Retirement Readiness Questions I Hear Most

How do I know if I'm on track for retirement?

Compare what your savings will grow to by retirement against what your planned spending requires. This assessment does that comparison and scores it across three inputs: your savings rate, your assets relative to age-based benchmarks, and your projected funded ratio.

How much money do I need to retire?

A working estimate is about 25 times the annual spending your portfolio must cover, the inverse of a 4 percent initial withdrawal rate. The assessment uses that math after first netting out Social Security and pension income. Guaranteed income directly reduces the nest egg you need.

Does Social Security count toward readiness?

Yes. Every dollar of guaranteed monthly income is a dollar your portfolio does not have to produce. The assessment subtracts expected Social Security and pension income from your spending need before calculating the required nest egg. That is why claiming strategy can move the answer meaningfully.

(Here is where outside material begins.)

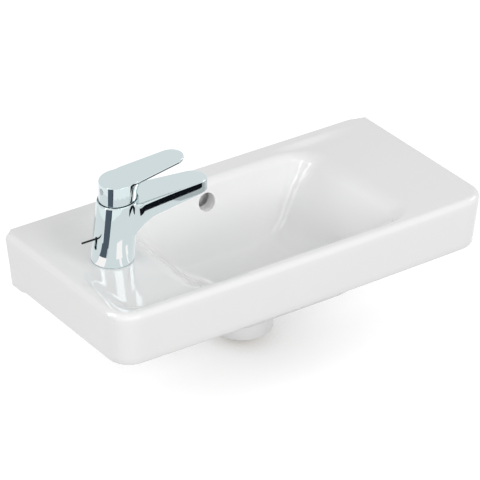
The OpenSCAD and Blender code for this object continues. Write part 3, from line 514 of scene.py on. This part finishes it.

What should I do if my score is low?

You have four levers: save more each year, retire later, spend less in retirement, or restructure how your money is invested and taxed. Small moves compound. Retake the assessment with one lever changed to see which moves your score most. That is usually where planning should start.

Is the 4 percent rule still reliable?

It is a screening tool, not a plan. It ignores the order of market returns, taxes, and how spending actually changes through retirement. Use it for a first estimate, then stress-test the same plan across hundreds of market sequences to see how it holds up when returns arrive in an unlucky order.